Balance between generation and loads also has to be continuously maintained throughout the operation of the islanded microgrid. Changing loads, especially large block loading, can have a more dramatic effect on overall stability on the islanded system than when grid connected. This is caused by the load changing typically being a much larger percentage of the available full output power of the generation (by orders of magnitude). Subsequently, generation must be intentionally selected, and the microgrid control system must be fully capable of monitoring system stability and dispatching/curtailing generator production as needed to maintain system stability.
Designing the feeder to operate without a strong utility source being present is one of the largest challenges of implementing a successful microgrid, especially because the industry has decades of established design philosophy assuming a strong utility source. As microgrids become more commonplace, this is a rising problem that often goes overlooked until it is too late, resulting in projects that drastically exceed their budgets and schedules to fix the problem or, even worse, fail to be brought online.
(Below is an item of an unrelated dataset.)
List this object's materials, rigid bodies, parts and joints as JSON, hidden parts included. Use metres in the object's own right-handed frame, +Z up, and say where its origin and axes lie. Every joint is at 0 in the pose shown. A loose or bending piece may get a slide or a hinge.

Paul Pabst is assistant manager of SCADA Engineering in the Power Systems Solutions Division of S&C Electric Company with nine years of experience in the electric power industry. He has been the technical lead on multiple 1MW microgrid systems with generation sources that include lithium ion energy storage, PV solar, wind, natural gas, propane. These microgrid systems utilize advanced protective relaying and control schemes. Other responsibilities include technical lead of protection & control (P&C) systems, SCADA integration design, control enclosure design, field start-up and commissioning of green field and brown field substations, and design and full-scale testing of distribution automation systems. Paul received his B.S. in Electrical Engineering from Purdue University, West Lafayette, IN in 2007. He is previous Chair of the IEEE PES Chicago Chapter and IEEE PES Region 4 Representative. Paul is a Licensed Engineer (P.E) in six states.